WE’LL get to the young lad.
Liverpool picked a team who looked like they had never played together before. Wolverhampton Wanderers picked a team who knew exactly what their jobs were.
God, could you tell. In the first half especially, you could tell. Barely a single Liverpool player had a sense where another one was, barely a single Liverpool player out of possession had any sense what a Liverpool player in possession was going to do.
Old truths made sense, what you grow up with; Divock Origi hitting channels and doing bits, James Milner splitting the centre halves. Rafa Camacho backed himself and his teammates but he was virtually alone in that.
We’ll get to the young lad.
The truth of the matter was the footballers with many senior appearances disappointed with the three behind Origi the worst offenders. Daniel Sturridge, Xherdan Shaqiri – one exceptional freekick aside – and Naby Keita offered far too little in both halves but especially the first.
All three have mitigating circumstances, and the freekick wizard has earned a pass, but it should be concerning for them and their manager how little they were able to influence proceedings when they were centre stage to do exactly that. It was an opportunity to demand selection against Brighton, but for all the mitigation in the world only Shaqiri can knock on the manager’s door on Monday morning if he doesn’t get time at the Amex.
The opening goal is a pig’s ear. James Milner looked to be playing all the dots on Football Manager up to the halfway line first half, and earns the assist for the goal in the second, but he should do better in the situation he finds himself in. He shouldn’t be put there.
Alberto Moreno puts him in all sorts of bother and before we know where we are Raul Jimenez is bearing down on Simon Mignolet’s goal and the Belgian does loads of sensible things. I mean that as a criticism. Raul Jimenez does loads of sensible things too and he is the one in possession of a goalscoring opportunity.
We’ll get to the young lad.
Wolves, in truth, were just sense all game. Sense and size and a big switch. They never went for the throat, they never tried to dominate, they never capitalised on opportunities. If anything, this should be the most damming thing for the senior members of this Liverpool team.
They trusted they could hold Liverpool at arm’s length and they waited for mistakes and they were right on both counts. Wolves played like the team they are — last season’s Championship winners and this season’s best of the rest.
Even the introduction of the boss lads didn’t rattle them, not least because they funnelled where the boss lads could get on the ball. Liverpool played into Wolves’s hands time and again, Willy Boly getting a second half entirely on his terms.
Boly may not have been the best centre back on the night. Fabinho excelled there for The Reds. He was Liverpool’s outstanding performer and — along with the endlessly thinking and grafting Milner, goalscorer Origi and the effervescent Camacho — he can go to sleep tonight feeling like he produced what was required.

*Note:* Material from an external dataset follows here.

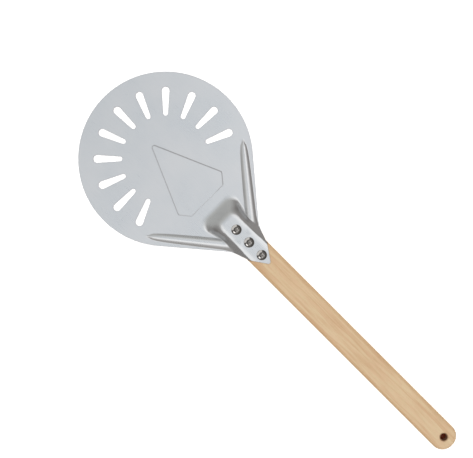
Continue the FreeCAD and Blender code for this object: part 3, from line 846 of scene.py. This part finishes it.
CUT_ALUMINIUM = (0.60, 0.60, 0.61)
SHADED_ALUMINIUM = (0.34, 0.33, 0.33)
WOOD_TONES = [
    (0.34, (0.570, 0.375, 0.210)), (0.45, (0.635, 0.445, 0.265)),
    (0.53, (0.670, 0.500, 0.305)), (0.66, (0.700, 0.545, 0.345)),
]
WOOD_BLUSH = (0.690, 0.445, 0.285)
WOOD_LINE = (0.50, 0.26, 0.12)
WOOD_EDGE_SHADE = (0.52, 0.31, 0.145)
WOOD_PORE = (0.40, 0.235, 0.125)
WOOD_BORE_SHADE = (0.20, 0.060, 0.020)


def start_material(name):
    """A new material, its node tree and shader, and the object's own coordinates in metres."""
    material = bpy.data.materials.new(name)
    material.use_nodes = True
    nodes = Nodes(material.node_tree)
    shader = material.node_tree.nodes["Principled BSDF"]
    where = nodes.add("ShaderNodeTexCoord").outputs["Object"]
    return material, nodes, shader, where


def wire(nodes, shader, **links):
    """Sets the shader's inputs, by links for sockets and directly for plain values."""
    for key, value in links.items():
        socket = shader.inputs[key.replace("_", " ")]
        if isinstance(value, bpy.types.NodeSocket):
            nodes.tree.links.new(value, socket)
        else:
            socket.default_value = value


def aluminium():
    """Satin aluminium: fine lengthwise brushing, faint mottling, marked edges, and painted shade
    along the panel's step and in the hollows beside the neck.
    """
    material, nodes, shader, where = start_material("satin_aluminium")
    brush = nodes.stretched_noise(where, (45, 2600, 2600), detail=3.0, roughness=0.6)
    grain = nodes.noise(where, 1500.0)
    cloud = nodes.noise(where, 14.0, 3.0, 0.55)
    mark = nodes.mark()
    tone = nodes.ramp(cloud, [(0.35, (0.800, 0.818, 0.832)), (0.65, (0.835, 0.840, 0.848))])
    streak = nodes.remap(brush, 0.3, 0.7, 0.975, 1.02)
    tone = nodes.mix(1.0, tone, nodes.ramp(streak, [(0.0, 0.0), (1.0, 1.0)]), "MULTIPLY")
    tone = nodes.mix(nodes.remap(mark, 0.0, 1.0, 0.0, 0.5), tone, CUT_ALUMINIUM)
    # negative marks darken the sheet with painted shade along the panel's step and in the hollows
    # beside the neck
    tone = nodes.mix(nodes.remap(mark, 0.0, -1.0, 0.0, 0.75), tone, SHADED_ALUMINIUM)
    rough = nodes.math(
        "ADD", nodes.remap(cloud, 0.3, 0.7, 0.28, 0.33), nodes.remap(brush, 0.3, 0.7, -0.03, 0.03)
    )
    bump = nodes.bump(nodes.total((brush, 0.6), (grain, 0.4)), 0.25, 0.00002)
    wire(nodes, shader, Base_Color=tone, Roughness=rough, Metallic=1.0, Normal=bump)
    return material


def ring_lines(nodes, where, y, z):
    """How strong the dark line of a year's growth is: thin lines that wander lengthwise."""
    drift = nodes.stretched_noise(where, (7, 3, 3), (0.0, 5.0, 0.0))
    phase = nodes.math("FRACT", nodes.total((y, 62.0), (z, 25.0), (drift, 1.8)))
    from_line = nodes.math("ABSOLUTE", nodes.math("SUBTRACT", phase, 0.5))
    return nodes.remap(from_line, 0.0, 0.07, 0.24, 0.0, smooth=True)


def rounded_edges(nodes, y, z):
    """How far each point lies along the bar's rounded long edges, where painted shade darkens the
    wood.
    """
    aside = nodes.remap(nodes.math("ABSOLUTE", y), 0.0108, 0.0145, 0.0, 1.0, smooth=True)
    level = nodes.math("ABSOLUTE", nodes.math("SUBTRACT", z, HANDLE_THICK / 2 * MM))
    return nodes.math("MULTIPLY", aside, nodes.remap(level, 0.001, 0.005, 0.0, 0.6, smooth=True))


def wood():
    """Sanded beech: lengthwise figure, growth lines, fine pores, and painted shade on the rounded
    edges and down the bores.
    """
    material, nodes, shader, where = start_material("oiled_beech")
    warp = nodes.stretched_noise(where, (5, 25, 25))
    wide = nodes.stretched_noise(where, (17, 230, 150), detail=3.0, roughness=0.55, distortion=0.3)
    fine = nodes.stretched_noise(where, (45, 800, 700), detail=3.0, roughness=0.6)
    blush = nodes.stretched_noise(
        where, (55, 260, 200), (3.0, 1.0, 2.0), detail=3.0, roughness=0.6, distortion=0.8
    )
    pores = nodes.stretched_noise(where, (260, 3600, 2600), detail=1.0)
    _, y, z = nodes.add("ShaderNodeSeparateXYZ", {"Vector": where}).outputs
    mark = nodes.mark()
    figure = nodes.total((wide, 0.62), (fine, 0.25), (warp, 0.13))
    tone = nodes.ramp(figure, WOOD_TONES)
    tone = nodes.mix(nodes.remap(blush, 0.42, 0.60, 0.0, 0.28, smooth=True), tone, WOOD_BLUSH)
    tone = nodes.mix(ring_lines(nodes, where, y, z), tone, WOOD_LINE)
    # painted shade on the rounded long edges, where the surface turns from the light
    tone = nodes.mix(rounded_edges(nodes, y, z), tone, WOOD_EDGE_SHADE)
    dots = nodes.remap(pores, 0.60, 0.74, 0.0, 0.26, smooth=True)
    tone = nodes.mix(dots, tone, WOOD_PORE)
    # painted shade deepening down the bores
    tone = nodes.mix(nodes.remap(mark, 0.0, 1.0, 0.0, 0.9, smooth=True), tone, WOOD_BORE_SHADE)
    rough = nodes.remap(figure, 0.3, 0.7, 0.62, 0.50)
    gloss = nodes.remap(mark, 0.0, 1.0, 0.35, 0.05)
    height = nodes.math("SUBTRACT", nodes.math("MULTIPLY", fine, 0.5), dots)
    bump = nodes.bump(height, 0.35, 0.00006)
    wire(
        nodes, shader, Base_Color=tone, Roughness=rough, Specular_IOR_Level=gloss, Normal=bump
    )
    return material


def chrome():
    """Polished plated steel with a faint haze, duller in the socket, which painted shade darkens.
    """
    material, nodes, shader, where = start_material("polished_screw")
    mark = nodes.mark()
    haze = nodes.noise(where, 900.0, 3.0, 0.6)
    tone = nodes.ramp(haze, [(0.3, (0.22, 0.21, 0.20)), (0.7, (0.29, 0.28, 0.27))])
    # painted shade darkens the socket
    in_socket = nodes.math("MULTIPLY", mark, 0.25)
    tone = nodes.mix(in_socket, tone, (0.16, 0.14, 0.12))
    rough = nodes.math("ADD", nodes.remap(haze, 0.3, 0.7, 0.07, 0.14), in_socket)
    bump = nodes.bump(haze, 0.1, 0.00002)
    wire(nodes, shader, Base_Color=tone, Roughness=rough, Metallic=1.0, Normal=bump)
    return material


def zinc():
    """Zinc-plated steel, slightly mottled."""
    material, nodes, shader, where = start_material("plated_nut")
    spangle = nodes.noise(where, 420.0, 3.0, 0.6)
    fine = nodes.noise(where, 3000.0)
    tone = nodes.ramp(spangle, [(0.3, (0.50, 0.51, 0.52)), (0.7, (0.63, 0.63, 0.62))])
    rough = nodes.remap(spangle, 0.3, 0.7, 0.28, 0.42)
    bump = nodes.bump(fine, 0.2, 0.00002)
    wire(nodes, shader, Base_Color=tone, Roughness=rough, Metallic=1.0, Normal=bump)
    return material


# ---------------------------------------------------------------- studio

def by_tilt(nodes, tilt, table):
    """A ramp over the share of a half turn, from a table in degrees from straight up."""
    return nodes.ramp(tilt, [(angle / 180, tone) for angle, tone in table])


def build_world():
    """A studio seen by the metal: a soft ceiling, brighter banks to the sides, dark low down."""
    world = bpy.data.worlds.new("studio")
    bpy.context.scene.world = world
    world.use_nodes = True
    nodes = Nodes(world.node_tree)
    background = world.node_tree.nodes["Background"]
    direction = nodes.add("ShaderNodeTexCoord").outputs["Generated"]
    x, y, z = nodes.add("ShaderNodeSeparateXYZ", {"Vector": direction}).outputs
    tilt = nodes.math("DIVIDE", nodes.math("ARCCOSINE", z), math.pi)
    # how long the direction's level part is
    level = nodes.math("SUBTRACT", 1.0, nodes.math("MULTIPLY", z, z))
    level = nodes.math("SQRT", nodes.math("MAXIMUM", level, 1e-6))
    # 1 towards the front, where the neck's slope looks, and 0 towards the sides and the back
    forward = nodes.math("DIVIDE", nodes.math("MULTIPLY", x, -1.0), level)
    forward = nodes.remap(forward, *FRONT_EXTENT, 0.0, 1.0, smooth=True)
    colour = nodes.mix(
        forward, by_tilt(nodes, tilt, SIDE_LIGHT), by_tilt(nodes, tilt, FRONT_LIGHT)
    )
    # brighter or darker towards +y
    lean = by_tilt(nodes, tilt, SIDE_LEAN)
    lean = nodes.math("MULTIPLY", y, nodes.math("SUBTRACT", nodes.math("MULTIPLY", lean, 2.0), 1.0))
    lean = nodes.math("ADD", lean, 1.0)
    # a bank of extra light low down between +x and -y
    bank = nodes.math("MULTIPLY", nodes.math("SUBTRACT", x, y), math.sqrt(0.5))
    bank = nodes.math("DIVIDE", bank, level)
    bank = nodes.remap(bank, *BANK_EXTENT, 0.0, BANK_STRENGTH, smooth=True)
    low_down = nodes.remap(tilt, *BANK_TILT, 0.0, 1.0, smooth=True)
    bank = nodes.math("MULTIPLY", bank, low_down)
    gain = nodes.math("MULTIPLY", lean, nodes.math("ADD", bank, 1.0))
    gain = nodes.add("ShaderNodeCombineXYZ", {0: gain, 1: gain, 2: gain}).outputs[0]
    colour = nodes.mix(1.0, colour, gain, "MULTIPLY")
    nodes.tree.links.new(colour, background.inputs["Color"])
    background.inputs["Strength"].default_value = 1.0


def sun(name, lean, heading, energy, spread):
    """A far, soft lamp: how far its source leans from overhead, and towards which heading."""
    data = bpy.data.lights.new(name, "SUN")
    data.energy = energy
    data.angle = math.radians(spread)
    lamp = put_in_scene(name, data)
    lamp.rotation_euler = (0, math.radians(lean), math.radians(heading))
    lamp.location = (0, 0, LAMP_HEIGHT)
    return lamp


def build_lamps(screws):
    """Soft light for the wood and the floor, and two glints that fall on the screws alone."""
    sun(*OVERHEAD).visible_glossy = False
    lit = bpy.data.collections.new("screws")
    for screw in screws:
        lit.objects.link(screw)
    for glint in SCREW_GLINTS:
        sun(*glint).light_linking.receiver_collection = lit


def pale_floor():
    """Pale and faintly glowing with painted light where it is open to the sky, and painted with a
    dark brown shadow where it is hemmed in.
    """
    material, nodes, shader, where = start_material("pale_floor")
    tone = nodes.ramp(nodes.noise(where, 3.0), [(0.3, 0.93), (0.7, 0.95)])
    open_sky = nodes.add(
        "ShaderNodeAmbientOcclusion", {"Distance": FLOOR_REACH}, samples=8
    ).outputs["AO"]
    # painted light: the floor glows where it is open; painted shadow: it turns dark brown where
    # hemmed in
    glow = nodes.remap(open_sky, *FLOOR_OPEN, 0.0, FLOOR_GLOW, smooth=True)
    painted_shadow = nodes.remap(open_sky, *FLOOR_OPEN, 1.0, 0.0, smooth=True)
    tone = nodes.mix(painted_shadow, tone, FLOOR_PAINTED_SHADOW)
    wire(
        nodes, shader, Base_Color=tone, Roughness=0.9, Specular_IOR_Level=0.1,
        Emission_Color=tone, Emission_Strength=glow,
    )
    return material


def pale_backdrop():
    """A plain white glow."""
    material = bpy.data.materials.new("pale_backdrop")
    material.use_nodes = True
    tree = material.node_tree
    tree.nodes.clear()
    emission = tree.nodes.new("ShaderNodeEmission")
    emission.inputs["Strength"].default_value = 1.0
    output = tree.nodes.new("ShaderNodeOutputMaterial")
    tree.links.new(emission.outputs[0], output.inputs[0])
    return material


def build_stage():
    """A pale floor, glowing with painted light in the open and painted with shadow where hemmed in,
    and a plain pale backdrop that only the camera sees.
    """
    mesh = bpy.data.meshes.new("floor")
    build = bmesh.new()
    bmesh.ops.create_circle(build, cap_ends=True, segments=96, radius=FLOOR_RADIUS)
    bmesh.ops.translate(build, verts=build.verts, vec=(0, 0, -FLOOR_DROP))
    build.to_mesh(mesh)
    build.free()
    mesh.materials.append(pale_floor())
    floor = put_in_scene("floor", mesh)
    floor.visible_glossy = False
    shell = bpy.data.meshes.new("backdrop")
    build = bmesh.new()
    bmesh.ops.create_uvsphere(build, u_segments=64, v_segments=32, radius=BACKDROP_RADIUS)
    build.to_mesh(shell)
    build.free()
    shell.materials.append(pale_backdrop())
    backdrop = put_in_scene("backdrop", shell)
    backdrop.visible_diffuse = False
    backdrop.visible_glossy = False
    backdrop.visible_transmission = False
    backdrop.visible_volume_scatter = False
    backdrop.visible_shadow = False


def build_camera():
    """Straight above the peel, turned so that the handle runs to the lower right."""
    data = bpy.data.cameras.new("camera")
    data.type = "PERSP"
    data.sensor_width = SENSOR_WIDTH
    data.lens = SENSOR_WIDTH * CAMERA_HEIGHT / VIEW_WIDTH
    data.clip_end = CAMERA_REACH
    camera = put_in_scene("camera", data)
    camera.location = (*CAMERA_PLACE, CAMERA_HEIGHT)
    camera.rotation_euler = (0, 0, CAMERA_TURN)
    bpy.context.scene.camera = camera


def finish_nuts(material):
    """Gives the barrel nuts, which stay as CAD nodes, their material."""
    for place in SCREW_NAMES:
        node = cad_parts["barrel_nut_" + place]
        node.data.materials.clear()
        node.data.materials.append(material)


def main():
    """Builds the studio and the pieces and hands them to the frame."""
    bpy.context.scene.view_settings.view_transform = "Standard"
    build_world()
    build_stage()
    build_camera()
    blade = build_blade(aluminium())
    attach(blade, "root")
    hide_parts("blade")
    handle = build_handle(wood())
    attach(handle, "root")
    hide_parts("handle")
    plating = chrome()
    screws = []
    for place, x in zip(SCREW_NAMES, SCREW_PLACES):
        screw = build_screw("peel_screw_" + place, x, plating)
        screws.append(screw)
        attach(screw, "root")
        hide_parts("screw_" + place)
    finish_nuts(zinc())
    build_lamps(screws)


main()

There is another sense where the again impressive Boly may not prove to be the best centre back on the night. Shall we talk about the young lad now?

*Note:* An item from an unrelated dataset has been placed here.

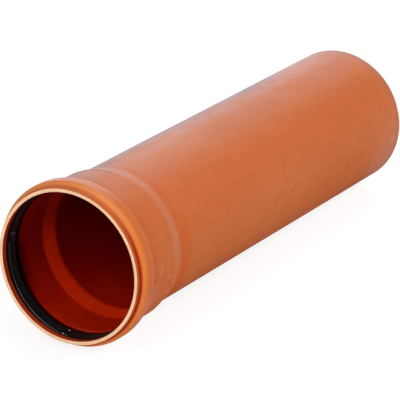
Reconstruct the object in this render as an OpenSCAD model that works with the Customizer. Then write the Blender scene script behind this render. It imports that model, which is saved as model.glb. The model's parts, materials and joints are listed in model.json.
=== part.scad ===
// Drain pipe of PVC-U with a belled socket, and the rubber lip seal that sits in the socket's groove.
// The pipe is one extruded tube. Its end was heated and formed over a mandrel, which gave it the
// socket, the raised bead with the seal's groove inside it, and the short lip at the mouth.
// It lies unheld on level ground: the bead is the widest ring, so the socket end is a little raised.
// Origin: bottom centre of the bounding box. +X runs along the pipe, from the mouth to the spigot.

/* [Pipe] */
// Outside radius of the plain pipe and of its spigot
pipe_r = 80; // [55:0.5:200]
// Wall thickness of the plain pipe
pipe_wall = 4; // [3:0.1:8]
// Laying length, from the root of the socket to the spigot end
laying_len = 500; // [250:10:3000]
// Length of the lead-in chamfer on the spigot
chamfer_len = 3; // [1:0.5:6]
// Angle between the chamfer and the pipe's axis
chamfer_angle = 30; // [15:1:35]
// Rounding of the cut edges of the spigot
cut_edge_round = 0.3; // [0.1:0.05:0.4]

/* [Socket] */
// Depth of the socket, from its mouth to its root
socket_depth = 95; // [80:1:200]
// Radial gap between the socket and a spigot inside it
socket_gap = 0.3; // [0.1:0.05:0.8]
// Wall thickness of the socket
socket_wall = 3.7; // [3:0.1:8]
// Length of the shoulder, the cone between the socket and the pipe
shoulder_len = 21; // [12:1:40]
// How far the outside of the shoulder lies behind the inside
shoulder_lag = 2; // [0:0.5:4]
// Rounding where the shoulder runs into the socket and into the pipe
shoulder_round = 8; // [2:1:15]

/* [Lip] */
// Radial gap between the lip and a spigot inside it
lip_gap = 1.4; // [1:0.1:3]
// Wall thickness of the lip
lip_wall = 3.9; // [3:0.1:6]
// Length of the lip outside, from the mouth to the crease before the bead
lip_len = 5.1; // [4:0.1:12]
// Depth of the crease below the outside of the lip
crease_depth = 0.6; // [0.2:0.1:1]
// Rounding of the two edges of the mouth
mouth_round = 0.7; // [0.2:0.1:1.2]

/* [Bead] */
// Height of the bead above the outside of the socket
bead_height = 6.7; // [5.5:0.1:9]
// Length of the bead's front flank, along the pipe
front_flank_len = 6; // [5:0.5:10]
// Length of the bead's crest, along the pipe
crest_len = 13.7; // [12.5:0.1:20]
// Length of the bead's rear flank, along the pipe
rear_flank_len = 6.9; // [6:0.1:15]
// Wall thickness at the crest
crest_wall = 3.8; // [3:0.1:4.6]
// Rounding of the crest's front edge
crest_front_round = 3.5; // [1:0.5:5]
// Rounding of the crest's rear edge
crest_rear_round = 10; // [4:0.5:12]
// Rounding at the foot of the rear flank
foot_round = 2; // [1:0.5:4]

/* [Seal] */
// Gap between the root of the seal and the groove
seal_gap = 0.3; // [0.15:0.05:0.5]
// Radial gap between the lip of the seal and a spigot, which the lip just meets
seal_lip_gap = 0.05; // [0.02:0.01:0.3]
// Length of the seal's lip, from the nose to the tip
seal_lip_len = 13; // [11:0.2:15]
// Thickness of the seal's lip near its tip
seal_lip_wall = 1.9; // [1.4:0.1:2.2]
// Thickness of the seal's root, which fills the crest of the groove
seal_root_wall = 1.8; // [1.2:0.1:2.4]
// Length of the seal's root along the crest of the groove
seal_root_len = 6.8; // [4:0.2:7.6]
// Depth of the slot between the mouth's lip and the front of the seal
seal_slot = 3; // [1.2:0.1:3.6]
// Rounding of the seal's edges
seal_round = 0.6; // [0.2:0.1:0.8]

/* [Hidden] */
$fn = 128;

// Stations along the pipe, counted from the mouth
total_len = socket_depth + laying_len;
chamfer_start = total_len - chamfer_len;
shoulder_end = socket_depth + shoulder_lag / 2;
shoulder_start = shoulder_end - shoulder_len;
crest_start = lip_len + front_flank_len;
crest_end = crest_start + crest_len;
bead_end = crest_end + rear_flank_len;

// Radii
bore_r = pipe_r - pipe_wall;
chamfer_r = pipe_r - chamfer_len * tan(chamfer_angle);
socket_bore_r = pipe_r + socket_gap;
socket_r = socket_bore_r + socket_wall;
lip_bore_r = pipe_r + lip_gap;
lip_r = lip_bore_r + lip_wall;
crease_r = lip_r - crease_depth;
crest_r = socket_r + bead_height;
groove_r = crest_r - crest_wall;
crease_round = 0.9;

// The inside follows the outside at the wall's thickness, so each inner corner is shifted along the
// pipe by a mitre: the wall times the tangent of half the flank's angle.
function mitre(wall, flank_angle) = wall * tan(flank_angle / 2);
front_angle = atan((crest_r - crease_r) / front_flank_len);
rear_angle = atan(bead_height / rear_flank_len);
groove_front = crest_start + mitre(crest_wall, front_angle);
groove_rear = crest_end - mitre(crest_wall, rear_angle);
lip_end = groove_front - (groove_r - lip_bore_r) / tan(front_angle);
groove_foot = groove_rear + (groove_r - socket_bore_r) / tan(rear_angle);

// Corner list of the pipe's wall: [station, radius, rounding], round the section once
pipe_corners = [
    [0, lip_bore_r, mouth_round],
    [0, lip_r, mouth_round],
    [lip_len - 2 * crease_depth, lip_r, crease_round],
    [lip_len, crease_r, crease_round],
    [crest_start, crest_r, crest_front_round],
    [crest_end, crest_r, crest_rear_round],
    [bead_end, socket_r, foot_round],
    [shoulder_start, socket_r, shoulder_round],
    [shoulder_end, pipe_r, shoulder_round],
    [chamfer_start, pipe_r, 0],
    [total_len, chamfer_r, cut_edge_round],
    [total_len, bore_r, cut_edge_round],
    [shoulder_end - shoulder_lag, bore_r, shoulder_round],
    [shoulder_start - shoulder_lag, socket_bore_r, shoulder_round],
    [groove_foot, socket_bore_r, foot_round],
    [groove_rear, groove_r, crest_rear_round - crest_wall / 2],
    [groove_front, groove_r, crest_front_round / 2],
    [lip_end, lip_bore_r, mouth_round]
];

// The seal: a root in the groove, and a lip that leans from the nose towards the spigot's way in
seal_r = pipe_r + seal_lip_gap;
root_r = groove_r - seal_gap;
root_bore_r = root_r - seal_root_wall;
root_front = groove_front + mitre(seal_gap, front_angle);
root_rear = root_front + seal_root_len;
nose_r = seal_r + 0.9;
heel_r = lip_bore_r + seal_slot;
heel = root_front - (root_r - heel_r) / tan(front_angle);
nose = heel + 0.8;
tip = nose + seal_lip_len - 1;
slot_end = (nose + root_front) / 2 + 2.5;
slot_r = (seal_r + seal_lip_wall + root_bore_r) / 2;

seal_corners = [
    [heel, heel_r, seal_round],
    [nose, nose_r, seal_round],
    [tip - seal_lip_wall, seal_r, seal_round],
    [tip, seal_r + seal_lip_wall / 3, seal_round / 2],
    [tip - seal_lip_wall / 4, seal_r + seal_lip_wall, seal_round / 2],
    [slot_end, slot_r, seal_round],
    [root_rear - seal_root_wall / 2, root_bore_r, seal_round],
    [root_rear, root_r, seal_round],
    [root_front, root_r, seal_round]
];

// Each corner of a closed list as an arc that is tangent to its two sides, in steps of 12 degrees
function unit(v) = v / norm(v);
function flat(corner) = [corner[0], corner[1]];
function arc(centre, r, from, turn) =
    let (steps = max(2, ceil(abs(turn) / 12)))
    [for (k = [0:steps]) centre + r * [cos(from + turn * k / steps), sin(from + turn * k / steps)]];
function corner_arc(before, corner, after) =
    let (p = flat(corner),
         r = corner[2],
         back = unit(flat(before) - p),
         ahead = unit(flat(after) - p),
         half = acos(back * ahead) / 2,
         centre = p + unit(back + ahead) * r / sin(half),
         first = p + back * r / tan(half) - centre,
         turn = (180 - 2 * half) * sign(cross(-back, ahead)))
    arc(centre, r, atan2(first[1], first[0]), turn);
function rounded(corners) =
    let (n = len(corners))
    [for (i = [0:n - 1])
        each corners[i][2] == 0
            ? [flat(corners[i])]
            : corner_arc(corners[(i + n - 1) % n], corners[i], corners[(i + 1) % n])];

pipe_section = rounded(pipe_corners);
seal_section = rounded(seal_corners);

// Lying unheld, the pipe touches the ground with the bead and with the start of the chamfer
tilt = max([for (p = pipe_section) if (p[0] < bead_end) atan((p[1] - pipe_r) / (chamfer_start - p[0]))]);
low_x = min([for (p = pipe_section) p[0] * cos(tilt) - p[1] * sin(tilt)]);
high_x = max([for (p = pipe_section) p[0] * cos(tilt) + p[1] * sin(tilt)]);
ground = min([for (p = pipe_section) -p[0] * sin(tilt) - p[1] * cos(tilt)]);

// Turns a section about the pipe's axis and lays it down
module laid_ring(section) {
    translate([-(low_x + high_x) / 2, 0, -ground])
        rotate([0, 90 + tilt, 0])
            rotate_extrude()
                polygon([for (p = section) [p[1], p[0]]]);
}

module pipe() {
    color([0.78, 0.43, 0.25])
        laid_ring(pipe_section);
}

module seal_ring() {
    color([0.05, 0.05, 0.055])
        laid_ring(seal_section);
}

pipe();
seal_ring();
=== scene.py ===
# %% [markdown]
# # A socketed drain pipe of orange-brown PVC
#
# The object is half a metre of drain pipe, 160 mm across, as it lies in a merchant's yard. One end
# is belled out into a socket with a raised bead, and a black rubber ring sits inside that bead.
# The exact solids come from the CAD model. This file gives them finer surfaces and real finishes.
# Everything is in metres, in the CAD model's own frame.

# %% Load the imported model
import json
from math import atan, atan2, cos, degrees, radians, sin, tan

import bpy
import numpy as np
from mathutils import Euler, Matrix, Vector


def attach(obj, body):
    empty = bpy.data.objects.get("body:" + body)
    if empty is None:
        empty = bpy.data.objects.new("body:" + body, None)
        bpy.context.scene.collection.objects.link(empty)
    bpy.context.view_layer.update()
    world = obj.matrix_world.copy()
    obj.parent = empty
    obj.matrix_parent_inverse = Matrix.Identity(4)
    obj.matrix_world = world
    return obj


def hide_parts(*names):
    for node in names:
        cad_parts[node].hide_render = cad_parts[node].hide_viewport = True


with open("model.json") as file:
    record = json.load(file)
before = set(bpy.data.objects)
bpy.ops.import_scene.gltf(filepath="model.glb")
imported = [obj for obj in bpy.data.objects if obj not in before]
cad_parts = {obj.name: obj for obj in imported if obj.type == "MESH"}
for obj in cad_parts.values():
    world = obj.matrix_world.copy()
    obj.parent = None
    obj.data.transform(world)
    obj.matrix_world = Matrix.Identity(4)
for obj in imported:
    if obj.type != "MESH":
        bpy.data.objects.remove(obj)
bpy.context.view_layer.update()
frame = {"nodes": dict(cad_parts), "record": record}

record = frame["record"]
print("nodes:", sorted(frame["nodes"]))

# %% [markdown]
# ## The pipe's own axes
#
# The pipe lies on its bead, so its axis dips about a degree towards the spigot. Every surface and
# every pattern below is simplest in the pipe's own axes: how far along it is from the mouth, and how
# far it is from the centre line. The record's flow bore gives the line, and the solid gives the mouth.

# %% Find the centre line and the mouth
MM = 0.001


def mount(name):
    """A mount of the record: its place and its direction."""
    found = [m for m in record["mounts"] if m["name"] == name][0]
    return Vector(found["pos_m"]), Vector(found["axis"]).normalized()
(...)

What were you doing when you were 16?
Take the question seriously. Pause and consider it and please don’t give it the big one. Whatever you were doing, Ki-Jana Hoever has just done that.
In fact, forget that; Hoever’s best work, most precocious work, doesn’t come tonight but comes in the days and weeks leading up to it. He has been at Melwood working with some of the world’s best and has been good enough for them to have him on the bench tonight and urge him forward.
There will be some who will think along the lines of “well 16-year-olds have no fear”. Firstly, defenders have to have fear. They have to make an uneasy peace with fear, acknowledge it exists, live in it but defeat it time and again.
Secondly — trust me — when I was 16 I had tons of fear. Was drenched in fear. Coming out of my ears. My job was cleaning show homes and I lived in fear of people working out how terrible I was at it.
There is nothing quite like what we have seen tonight. Play right wing and get lashed on and impress is one thing, but to do so at the heart of the defence is another entirely.
His performance wasn’t perfect — how could it be? But his passing was assured, his positioning almost all fine (until it really wasn’t) and when he sashayed up the pitch in the second half I felt alive more than any other time in the contest.
It was thrilling and exciting, like hearing a great new Lizzo single for the first time. Like realising a snooker player has 10 reds and 10 blacks. Like falling in lust across the bar. It tingled and the purpose of the enterprise was there. To live, but I’ve sung you that song before. You could see the Liverpool players felt the same as they leapt into life, inspired suddenly.
He looks a real player but also some character. A lot can go wrong from here but I am looking forward to seeing him again.
That may not happen for the first team again this season and that is fine. I may not see Curtis Jones who toiled valiantly again either, but I fancy both will be constants in my life for a while.
I will see Rafa Camacho again, and soon hopefully, but won’t see the fourth round of the FA Cup. That is fine in a sense — we have bigger fish to fry — I just wish some of the lads who will need to be part of the fish frying had given me a little more reason to wish to see them in action on Saturday.